# Retrofitting RNS510



## Montordo (May 25, 2008)

Hello everyone. This is my first time using this forum, as i am a new owner of the Passat. The car is insanely awesome, i am just exceedingly disappointed with the Navigation system with Ipod integration. I would like to retrofit the Rns510 in my ride, and im pretty sure that it fits well physically. I am just worried that i will lose something off the insanity of the Dynaudio system, since it has DSP as well as a ton of amps. Also, will the steering wheel buttons work ok? Also, is a VW dealership the best place to go, or should i go to one of those custom shops. I lack the expertise to do this on my own, even though i probably should just step up. Im willing to spend money to perfect this ride.


----------



## Kermit955 (Mar 23, 2008)

May I ask where you purchased the rns510. My local dealer could not get it for me.


----------



## Montordo (May 25, 2008)

*Re: (Kermit955)*

havnt bought one yet.
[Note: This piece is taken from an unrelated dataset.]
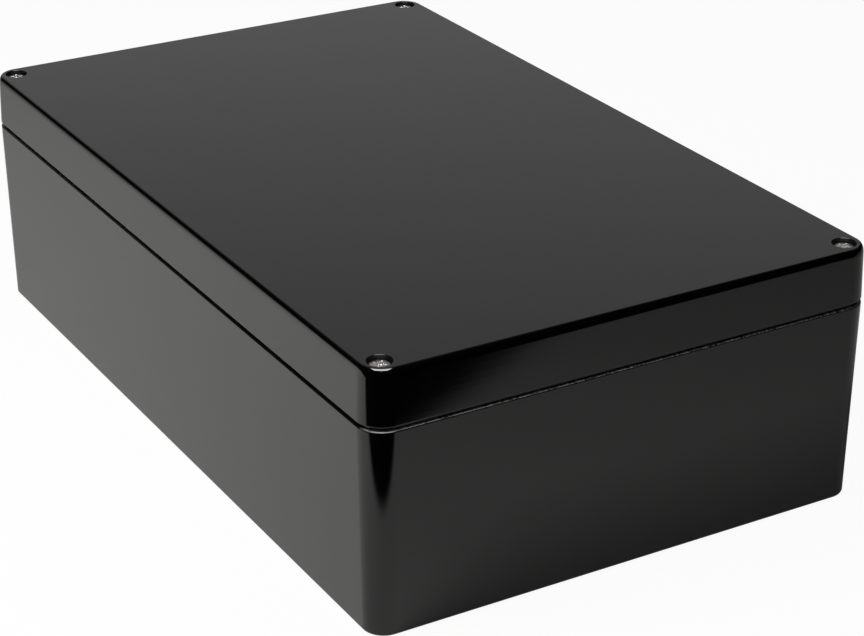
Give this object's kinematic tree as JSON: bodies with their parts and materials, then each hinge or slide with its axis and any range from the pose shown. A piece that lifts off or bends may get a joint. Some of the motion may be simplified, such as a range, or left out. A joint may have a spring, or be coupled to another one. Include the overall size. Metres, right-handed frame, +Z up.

They will be more available in the coming months, especially in the fall. But you should be able to get it from a VW dealer who is on top of their game


----------



## rendezvous65 (Feb 23, 2006)

*Re: (Montordo)*

1stvwparts.com has them for less than the dealer. Only 3293.73 instead of 3599. A Sirius extension cable will be needed. The RNS-510 has it's own sirius tuner and requires a cable to plug the factory antenna into it. The Sirius tuner does show song info. Dynaudio can work with it just with some reprogramming thanks to VCDS aka VAG-Com. The MDI is the new iPod compatible interface that sends can bus signals. The new MDI shows iPod text which is awesome. The MDI replaces the iPod adaptor but plugs into the aux in. You can plug in the aux port into the MDI harness.
They changed the part number on the RNS-510. The new part number is 3C0 035 684 C instead of the same without the C. The MDI does need an iPod compatible cable. It does work with the new iPods. 4F0 051 510 E is the part number for the MDI iPod cable. Hope this helps. 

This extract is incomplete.